1 MAYIS’IN anlamı ne? İşçi Bayramı. Tüm dünyada kutlanıyor. Bazı ülkeler hariç. Bu bayrak işçisi tok olan batıda ve gelişmiş ülkelerde, hakikaten bayram havasında kutlanıyor. Yani tam bir şölen. Şiirler, renkli görüntüler... İşçi temsilcilerinin, işçilerin haklarını, hukuklarını, isteklerini bir şekilde dile getirdiği, mala, eşyaya, insana zarar verilmeyen bir ortam.

Bizde tam tersi

Peki, bizdeki durum ne! 1 Mayıs hükümetler için her zaman problem olmuştur. Çünkü bizim işçimiz tam karnı doymadığı, emeğinin karşılığını tam alamadığı için, mayıslar bayram değil çoğu zaman savaş alanı olmuştur. Sendikalar ne iş yapar bilmiyorum! Ama onlar da birilerinin yaptığı gibi bir şekilde işçiyi sömürüyorlar, kullanıyorlar. İşin bir de örgütsel yönü var. 1 Mayıs gibi işçi bayramlarına destek için yasadışı örgüt mensuplarının sızma hareketi en çok görülendir. Onların amacı işçinin hakkını korumak, destek olmak değildir. Köstek olmaktır. İşçi Bayramı’nda işçinin elinde lobutlar, kazma sapları, kalın sopalar neden olur ki! İşçiler girdikleri caddelerde dükkanların camlarını çerçevelerini, arabaları niçin tahrip ederler ki! Batıda bayramını kutlayan işçinin elinde, ülkesinin bayrağı, meşalesi, konfetisi varken, bizdeki işçilerin elinde, taş, sopa hatta silah var. Bu nasıl bir işçi bayramıdır Allah aşkına!

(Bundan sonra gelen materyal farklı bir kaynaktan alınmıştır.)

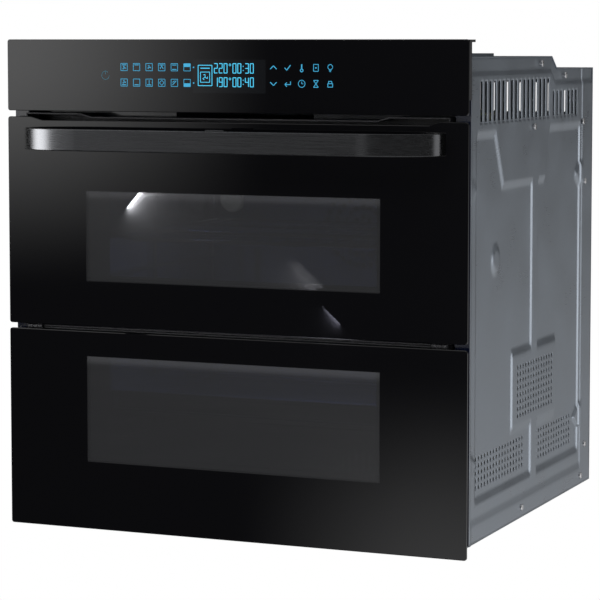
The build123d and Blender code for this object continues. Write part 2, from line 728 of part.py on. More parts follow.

Bayramda işten çıkarıldılar

Diyarbakır’ın Sur Belediyesi. Hendek savaşlarının en yoğun yaşandığı yer. PKK-YPG-ABD koalisyonunun ürünü hendek savaşları, malumunuz olduğu üzere Sur Belediyesi zamanında PKK’ya en yoğun destek veren bir belediyeydi. Belediye Başkanı PKK’ya yardım ve yataklıktan görevden alındı. Yerine kayyum atandı. Sur bu süreçte cennete çevrildi. Savaşın izleri silindi. Yıkılan harabeye dönen evler, devletin şefkatli eli ile yeniden yapıldı. Sahiplerine cüzi rakamlar karşılığında teslim edildi. Şimdi Sur tanınmayacak bir halde. Avrupai modern bir havası var. Devletin bu kadar anaç eline rağmen Sur’da yine HDP kazandı. Demokrasidir... Bize hayırlı olsun demekten başka şey düşmez.

İlk icraatları ne oldu

PKK-HDP devrimci olduklarını iddia eden iki parti. Yani işçinin hakkını hukukunu kapitalist sisteme göre daha çok koruyan, arkasında duran bir ideolojiye sahipler. Peki, PKK-DP’ye geçen Sur Belediyesi’nin ilk icraatı ne oldu? 200’ün üzerinde belediye çalışanını, Mübarek Ramazan ayı arifesinde kapının önüne, koymak, sokağa atmak oldu. Gerekçe ne! Söylemiyorlar... Ama belli: Çıkarılanlar devletin adamı. Peki, yerlerine kim gelecek? Kendi hayallerini kurdukları devletin adamları. PKK yandaşlarını, PKK militanlarını, dağdaki teröristlerin işaret ettiği elemanları.

Kuduz aşısı-senin devletin

Yani HDP-PKK üçgeninde değişen bir şey yok. Onlar hala devleti yıkmak istiyorlar, Hala bu devrimci (!) kardeşlerimiz (!), Emperyalist ABD’nin taşeronluğuna soyunuyorlar. Ha bir de ısırma modaları var. Yine bir güvenlik görevlimiz kudurmuş bir HDP’li vekil tarafından ısırıldı. Devletin aşı envanterinde kuduz aşısı var mı? Vardır herhalde bilmiyorum! Ama HDP milletvekili kadının söyledikleri kuduz aşısı ile halledilecek gibi değil. Görevli polislere; “Senin devletin” ibaresini kullanıyor. “Burası Kürdistan burada ne işiniz var” demeye getiriyor. Bunlara ne yapılır bilmiyorum ama topunu toplayıp, Cumhurbaşkanı’nın işaret ettiği yere göndermek gerekiyor. Çünkü Türkiye onların Devleti değil. Onların Devleti emperyalistler, sömürücüler, kapitalistler. savundukları devrimcilik ise ne tür devrimcilikse(!).